These cases not only illuminate the crime of human trafficking, but they also show how they continuously finance other terrorist and criminal activities. Assistant U.S. Attorney General Lanny A. Breuer, of the Criminal Division, describes these criminals as follows: "For financial profit, they [were] willing to jeopardize the safety and security of the American people. Human smuggling operations pose a serious risk to our national security, and we will continue to work closely with our law enforcement partners at home and abroad to combat this dangerous threat."

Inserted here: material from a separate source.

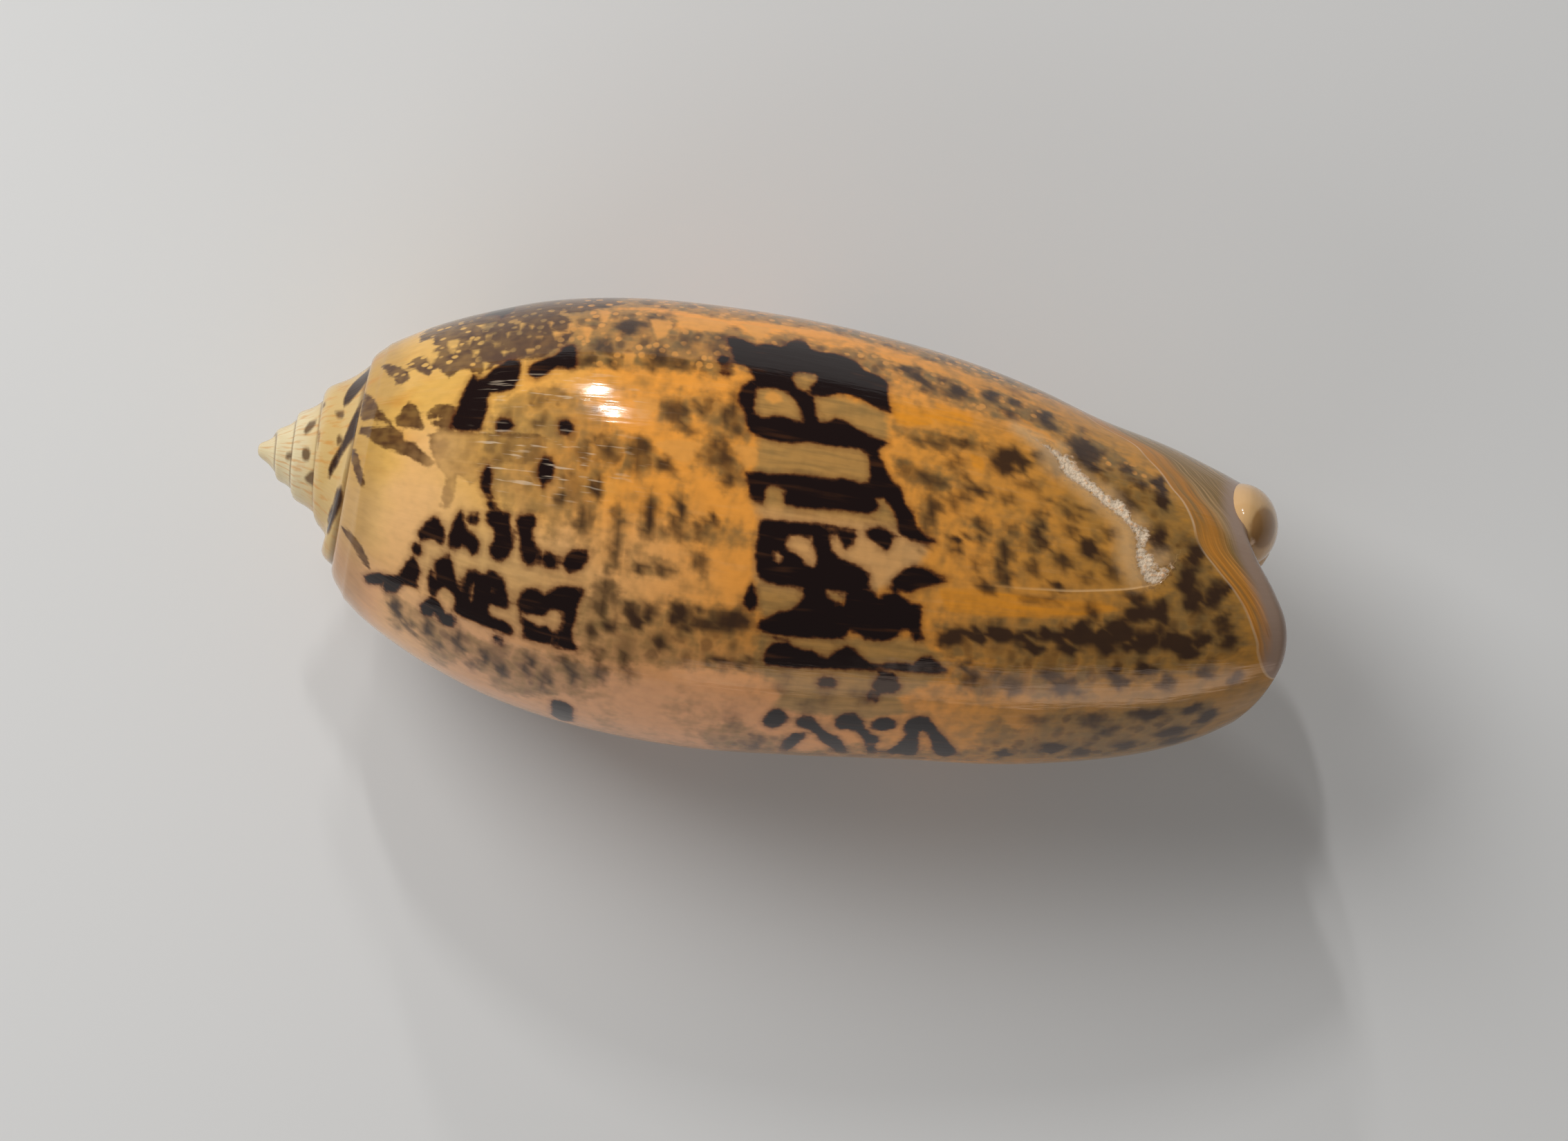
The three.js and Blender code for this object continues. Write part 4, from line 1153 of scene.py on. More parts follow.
    def loop(self) -> tuple[np.ndarray, np.ndarray]:
        """Open front edge of the body whorl, from the mouth to the lip.

        Returns:
            Its points and their winds.
        """
        form = self.form
        turns = np.arange(self.columns(form.slit_depth) + 1) * self.wind_step
        one = np.ones(len(turns))
        shares = np.arange(1, self.nose_columns + 1) / self.nose_columns
        points = [form.outer(form.mouth_wind + turns, one),
                  self.edge(np.zeros_like(shares), shares)[0],
                  form.parietal(form.slit_wind + turns, one)]
        winds = [form.mouth_wind + turns, np.full_like(shares, form.slit_wind),
                 form.slit_wind + turns - FULL_TURN]
        return np.concatenate(points), np.concatenate(winds)

    def cap(self, u: np.ndarray, v: np.ndarray) -> Sheet:
        """Shape of the round front end of the columella.

        Args:
            u: Shares of the way round the loop.
            v: Shares of the way from the loop to the tip.

        Returns:
            The points and where they lie.
        """
        loop, winds = self.loop()
        at = np.rint(u * self.loop_columns).astype(int)
        angle = np.pi / 2 * v
        tip = np.array(self.form.tip)
        point = mix(loop[at], tip, (1 - np.cos(angle))[:, None])
        point[:, 0] = mix(loop[at][:, 0], tip[0], np.sin(angle))
        return point, Chart(point[:, 0], winds[at], tip=smooth(v, 0, 0.3))

    def lobe(self, u: np.ndarray, v: np.ndarray) -> Sheet:
        """Shape of the free tip of the columella, with a stained oval on its upper side.

        Args:
            u: Shares of the way round.
            v: Shares of the way down.

        Returns:
            The points and where they lie.
        """
        turn = FULL_TURN * np.radians(u)
        slope = np.pi * v
        spin = np.radians(self.lobe_lean)
        side = self.lobe_size[0] * np.sin(slope) * np.cos(turn)
        long = self.lobe_size[1] * np.sin(slope) * np.sin(turn)
        at = np.array(self.lobe_at)
        x = at[0] + side * np.cos(spin) + long * np.sin(spin)
        y = at[1] - side * np.sin(spin) + long * np.cos(spin)
        z = at[2] + self.lobe_size[2] * np.cos(slope)
        off = np.hypot((x - self.oval_at[0]) / self.oval_size[0],
                       (y - self.oval_at[1]) / self.oval_size[1])
        stain = (1 - smooth(off, *self.oval_fade)) * (z > at[2])
        return np.stack([x, y, z], -1), Chart(x, np.zeros_like(u), tip=1 + stain)

    def sheets(self) -> list[bpy.types.Object]:
        """Builds every sheet of the shell.

        Returns:
            The sheets, whose edges meet.
        """
        half = self.columns(self.form.slit_depth)
        whole = self.columns(FULL_TURN)
        slit_rows = self.body_rows - round(self.form.crease * self.body_rows)
        return [self.sheet(*each) for each in (
            (self.lobe_columns, self.lobe_rows, self.lobe),
            (whole * self.form.spire_turns, self.spire_rows, self.spire),
            (whole, self.spire_rows, self.ramp),
            (whole, self.body_rows, self.body),
            (self.nose_columns, self.all_rows, self.nose),
            (half, slit_rows, self.inner),
            (half, slit_rows, self.parietal),
            (1, slit_rows, self.back),
            (half, self.nose_columns, self.edge),
            (self.loop_columns, self.tip_rings, self.cap),
        )]

    def build(self) -> bpy.types.Object:
        """Joins the sheets into one closed shell.

        Returns:
            The shell.
        """
        parts = self.sheets()
        for part in parts:
            part.select_set(True)
        bpy.context.view_layer.objects.active = parts[0]
        bpy.ops.object.join()
        shell = bpy.context.object
        shell.name = "shell"
        bpy.ops.object.mode_set(mode="EDIT")
        bpy.ops.mesh.select_all(action="SELECT")
        bpy.ops.mesh.remove_doubles(threshold=self.merge)
        bpy.ops.mesh.normals_make_consistent(inside=False)
        bpy.ops.object.mode_set(mode="OBJECT")
        bpy.ops.object.shade_smooth_by_angle(angle=math.radians(self.smooth_angle))
        return shell

    def dress(self, shell: bpy.types.Object) -> None:
        """Gives the shell its patterned glaze."""
        shell.data.materials.append(Glaze().material())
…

While there is no evidence to show that the Correa government established the policy of "open borders" in an effort to attract criminal organizations, that has been the result. On the other hand, there is no evidence of Correa wanting to stem the flow. These examples show how Rafael Correa’s Ecuador is becoming a failed state, hosting all sorts of dangerous actors. They also help to understand the context in which various financial, commercial, and energy agreements are being developed by Ecuador with the governments of Iran, Cuba, and Venezuela. While many of the agreements are not yet completed, they serve as "government-authorized illicit tunnels" through which anything and anyone can pass, from terrorists and drugs to money and arms. The time has come to close these tunnels.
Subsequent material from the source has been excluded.